Tally how many lines hold the string "members". Your reply should be that number alone.

[Information supplied]
□ □ □ □

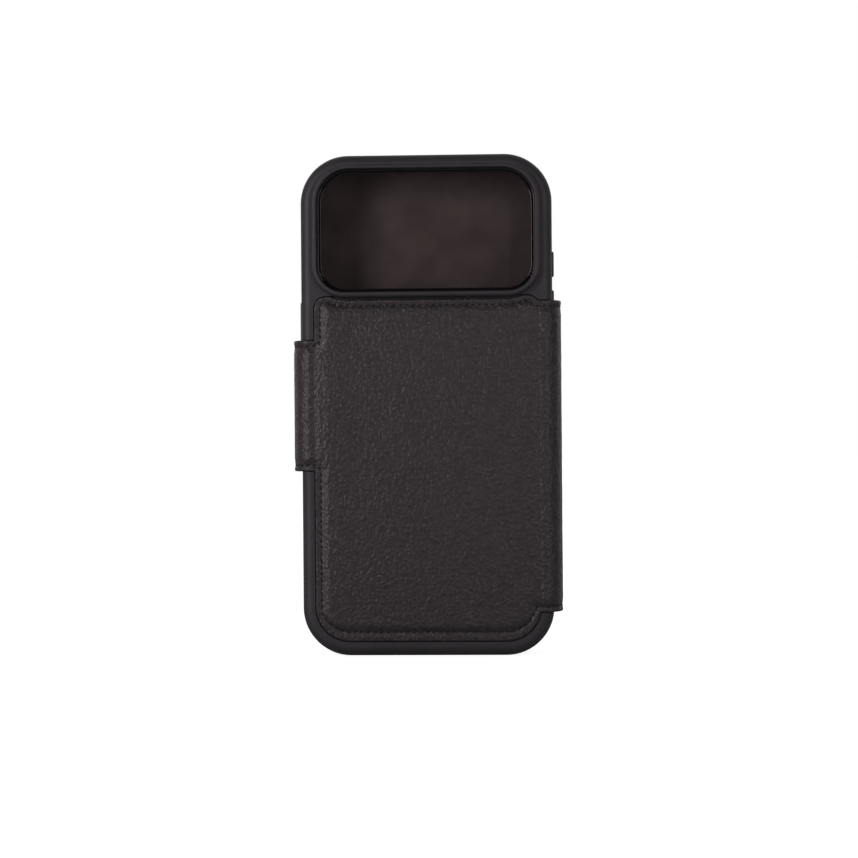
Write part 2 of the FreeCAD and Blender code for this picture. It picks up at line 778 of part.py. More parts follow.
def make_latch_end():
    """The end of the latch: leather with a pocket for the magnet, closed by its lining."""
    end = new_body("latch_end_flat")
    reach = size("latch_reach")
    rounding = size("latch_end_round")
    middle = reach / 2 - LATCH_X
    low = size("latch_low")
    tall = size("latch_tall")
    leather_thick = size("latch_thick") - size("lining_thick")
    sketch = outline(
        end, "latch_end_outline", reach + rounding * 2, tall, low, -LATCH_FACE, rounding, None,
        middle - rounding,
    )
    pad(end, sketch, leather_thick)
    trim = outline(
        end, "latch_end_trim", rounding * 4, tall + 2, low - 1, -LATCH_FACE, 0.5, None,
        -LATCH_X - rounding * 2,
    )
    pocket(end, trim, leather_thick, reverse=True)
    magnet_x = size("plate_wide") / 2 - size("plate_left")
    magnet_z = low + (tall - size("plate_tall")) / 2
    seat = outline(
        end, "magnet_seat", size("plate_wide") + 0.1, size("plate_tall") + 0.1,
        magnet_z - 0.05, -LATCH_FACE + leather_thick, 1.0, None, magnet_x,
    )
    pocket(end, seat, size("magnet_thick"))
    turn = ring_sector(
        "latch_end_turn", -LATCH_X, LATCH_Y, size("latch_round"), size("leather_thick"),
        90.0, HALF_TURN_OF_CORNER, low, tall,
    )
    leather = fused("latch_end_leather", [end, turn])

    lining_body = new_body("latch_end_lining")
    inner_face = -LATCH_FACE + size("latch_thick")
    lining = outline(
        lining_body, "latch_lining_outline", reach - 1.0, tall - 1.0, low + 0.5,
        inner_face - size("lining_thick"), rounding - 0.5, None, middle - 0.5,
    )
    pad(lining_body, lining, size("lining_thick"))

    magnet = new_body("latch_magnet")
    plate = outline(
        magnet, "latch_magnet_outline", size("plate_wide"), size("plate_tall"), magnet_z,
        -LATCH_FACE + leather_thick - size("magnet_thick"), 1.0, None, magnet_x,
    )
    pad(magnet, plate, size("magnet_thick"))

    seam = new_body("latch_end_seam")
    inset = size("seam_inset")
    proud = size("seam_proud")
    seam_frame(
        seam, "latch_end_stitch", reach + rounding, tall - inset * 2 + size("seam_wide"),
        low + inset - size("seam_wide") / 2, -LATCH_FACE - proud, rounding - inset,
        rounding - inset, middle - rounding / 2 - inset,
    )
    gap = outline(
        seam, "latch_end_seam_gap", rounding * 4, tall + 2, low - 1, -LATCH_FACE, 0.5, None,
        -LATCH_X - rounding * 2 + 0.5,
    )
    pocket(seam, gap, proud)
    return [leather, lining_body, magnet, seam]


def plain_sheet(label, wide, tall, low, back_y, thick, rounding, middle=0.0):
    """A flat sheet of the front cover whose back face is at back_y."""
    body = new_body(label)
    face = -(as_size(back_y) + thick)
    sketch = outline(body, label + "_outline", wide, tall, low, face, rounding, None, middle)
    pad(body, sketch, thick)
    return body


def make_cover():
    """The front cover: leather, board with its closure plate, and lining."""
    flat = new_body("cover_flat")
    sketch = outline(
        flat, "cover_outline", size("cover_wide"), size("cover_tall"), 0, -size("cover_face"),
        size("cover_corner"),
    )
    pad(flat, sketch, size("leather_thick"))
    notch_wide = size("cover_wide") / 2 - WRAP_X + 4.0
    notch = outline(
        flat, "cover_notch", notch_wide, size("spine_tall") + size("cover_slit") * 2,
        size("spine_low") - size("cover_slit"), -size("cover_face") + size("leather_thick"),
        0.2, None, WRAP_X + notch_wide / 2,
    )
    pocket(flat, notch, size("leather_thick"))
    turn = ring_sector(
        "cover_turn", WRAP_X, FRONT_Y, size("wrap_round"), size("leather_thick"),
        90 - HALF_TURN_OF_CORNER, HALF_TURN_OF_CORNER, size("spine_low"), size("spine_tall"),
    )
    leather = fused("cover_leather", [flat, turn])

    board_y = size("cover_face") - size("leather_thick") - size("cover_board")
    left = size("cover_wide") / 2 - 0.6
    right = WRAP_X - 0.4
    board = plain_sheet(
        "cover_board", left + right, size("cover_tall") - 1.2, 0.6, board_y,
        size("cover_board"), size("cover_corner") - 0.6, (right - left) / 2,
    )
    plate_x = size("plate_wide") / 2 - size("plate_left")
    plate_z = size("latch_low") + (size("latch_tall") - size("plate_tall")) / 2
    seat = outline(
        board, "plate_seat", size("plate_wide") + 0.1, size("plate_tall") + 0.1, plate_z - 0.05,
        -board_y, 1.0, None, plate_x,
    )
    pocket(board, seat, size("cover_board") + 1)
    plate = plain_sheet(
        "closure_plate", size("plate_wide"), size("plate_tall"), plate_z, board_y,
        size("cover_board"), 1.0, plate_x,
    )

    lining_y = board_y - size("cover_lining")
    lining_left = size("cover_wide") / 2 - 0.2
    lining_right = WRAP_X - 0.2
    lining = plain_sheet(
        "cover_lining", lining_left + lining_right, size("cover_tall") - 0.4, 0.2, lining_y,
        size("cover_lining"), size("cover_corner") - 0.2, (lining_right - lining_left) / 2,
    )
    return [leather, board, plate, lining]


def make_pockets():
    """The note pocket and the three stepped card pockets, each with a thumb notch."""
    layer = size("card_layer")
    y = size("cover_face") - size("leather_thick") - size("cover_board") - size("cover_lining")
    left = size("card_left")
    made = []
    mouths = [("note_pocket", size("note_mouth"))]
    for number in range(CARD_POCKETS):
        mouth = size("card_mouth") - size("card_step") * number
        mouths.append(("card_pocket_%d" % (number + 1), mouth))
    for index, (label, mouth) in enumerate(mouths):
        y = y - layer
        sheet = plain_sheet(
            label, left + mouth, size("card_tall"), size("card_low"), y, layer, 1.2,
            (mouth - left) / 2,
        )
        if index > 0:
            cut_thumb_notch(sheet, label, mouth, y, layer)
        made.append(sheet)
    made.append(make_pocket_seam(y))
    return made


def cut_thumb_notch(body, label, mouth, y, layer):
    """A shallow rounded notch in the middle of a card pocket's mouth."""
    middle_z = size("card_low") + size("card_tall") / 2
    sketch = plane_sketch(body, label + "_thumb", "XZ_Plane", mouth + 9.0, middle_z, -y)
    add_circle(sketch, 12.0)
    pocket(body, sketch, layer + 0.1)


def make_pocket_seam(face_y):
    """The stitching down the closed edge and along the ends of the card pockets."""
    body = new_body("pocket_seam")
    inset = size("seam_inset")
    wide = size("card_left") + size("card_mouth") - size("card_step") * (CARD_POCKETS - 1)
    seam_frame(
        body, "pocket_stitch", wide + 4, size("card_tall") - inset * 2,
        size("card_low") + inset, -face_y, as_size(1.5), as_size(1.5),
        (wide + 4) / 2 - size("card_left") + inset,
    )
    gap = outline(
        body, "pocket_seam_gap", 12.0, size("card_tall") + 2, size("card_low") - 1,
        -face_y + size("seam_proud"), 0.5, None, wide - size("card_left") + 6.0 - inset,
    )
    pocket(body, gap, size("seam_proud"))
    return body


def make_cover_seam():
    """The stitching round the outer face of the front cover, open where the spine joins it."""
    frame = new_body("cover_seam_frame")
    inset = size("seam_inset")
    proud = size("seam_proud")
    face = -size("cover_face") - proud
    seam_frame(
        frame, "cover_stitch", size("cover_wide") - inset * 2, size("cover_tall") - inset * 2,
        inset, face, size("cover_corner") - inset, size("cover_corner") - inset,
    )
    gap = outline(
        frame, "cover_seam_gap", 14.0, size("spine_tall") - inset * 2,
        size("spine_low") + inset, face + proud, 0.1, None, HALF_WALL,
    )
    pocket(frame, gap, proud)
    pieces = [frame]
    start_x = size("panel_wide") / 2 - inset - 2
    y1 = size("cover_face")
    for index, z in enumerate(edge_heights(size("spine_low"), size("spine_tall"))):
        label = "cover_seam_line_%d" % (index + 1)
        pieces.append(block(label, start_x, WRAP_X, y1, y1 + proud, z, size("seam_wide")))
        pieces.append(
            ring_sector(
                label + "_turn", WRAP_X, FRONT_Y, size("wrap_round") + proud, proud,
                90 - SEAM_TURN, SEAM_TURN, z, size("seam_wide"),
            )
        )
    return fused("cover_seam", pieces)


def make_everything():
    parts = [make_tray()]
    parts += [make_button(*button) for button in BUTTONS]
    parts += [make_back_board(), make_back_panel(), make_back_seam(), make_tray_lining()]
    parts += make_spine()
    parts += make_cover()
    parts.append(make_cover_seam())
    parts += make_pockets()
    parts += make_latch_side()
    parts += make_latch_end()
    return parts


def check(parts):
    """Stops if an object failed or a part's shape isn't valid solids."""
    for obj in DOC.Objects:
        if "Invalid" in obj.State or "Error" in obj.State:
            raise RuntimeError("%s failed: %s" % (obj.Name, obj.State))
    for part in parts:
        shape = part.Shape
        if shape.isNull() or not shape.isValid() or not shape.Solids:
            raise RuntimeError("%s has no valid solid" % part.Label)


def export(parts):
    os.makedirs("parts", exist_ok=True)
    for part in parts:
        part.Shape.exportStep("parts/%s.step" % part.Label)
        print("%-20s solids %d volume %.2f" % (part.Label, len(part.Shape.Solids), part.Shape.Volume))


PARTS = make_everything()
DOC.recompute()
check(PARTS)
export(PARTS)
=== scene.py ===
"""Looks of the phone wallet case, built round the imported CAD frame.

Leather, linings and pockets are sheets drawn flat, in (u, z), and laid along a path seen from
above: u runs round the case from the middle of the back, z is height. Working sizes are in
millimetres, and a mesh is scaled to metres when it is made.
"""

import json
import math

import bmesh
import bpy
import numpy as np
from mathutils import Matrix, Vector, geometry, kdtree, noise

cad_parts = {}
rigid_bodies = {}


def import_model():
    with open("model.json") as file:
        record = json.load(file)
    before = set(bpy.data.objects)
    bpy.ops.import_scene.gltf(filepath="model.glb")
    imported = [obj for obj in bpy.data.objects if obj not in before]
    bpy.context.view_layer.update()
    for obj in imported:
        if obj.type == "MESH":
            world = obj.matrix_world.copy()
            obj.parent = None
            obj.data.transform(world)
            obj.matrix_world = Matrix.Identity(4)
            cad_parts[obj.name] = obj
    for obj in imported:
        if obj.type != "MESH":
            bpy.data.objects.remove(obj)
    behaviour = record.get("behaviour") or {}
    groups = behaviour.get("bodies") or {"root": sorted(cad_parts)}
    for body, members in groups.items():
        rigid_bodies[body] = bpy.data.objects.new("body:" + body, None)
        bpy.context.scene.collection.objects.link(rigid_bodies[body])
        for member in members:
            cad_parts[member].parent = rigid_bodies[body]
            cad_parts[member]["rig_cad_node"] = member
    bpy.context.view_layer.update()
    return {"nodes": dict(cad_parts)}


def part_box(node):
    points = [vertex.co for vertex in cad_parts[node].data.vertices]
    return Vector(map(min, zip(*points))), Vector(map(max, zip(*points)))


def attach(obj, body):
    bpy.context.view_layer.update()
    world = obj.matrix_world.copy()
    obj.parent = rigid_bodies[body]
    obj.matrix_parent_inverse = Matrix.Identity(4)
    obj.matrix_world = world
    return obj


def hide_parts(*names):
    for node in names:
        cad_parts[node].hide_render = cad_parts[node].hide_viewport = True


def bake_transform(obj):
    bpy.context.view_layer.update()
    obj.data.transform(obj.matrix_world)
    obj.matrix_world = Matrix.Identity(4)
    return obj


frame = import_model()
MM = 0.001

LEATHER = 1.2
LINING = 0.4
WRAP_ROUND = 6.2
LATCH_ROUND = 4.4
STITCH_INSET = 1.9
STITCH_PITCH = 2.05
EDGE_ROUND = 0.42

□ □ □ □

[Full output]
2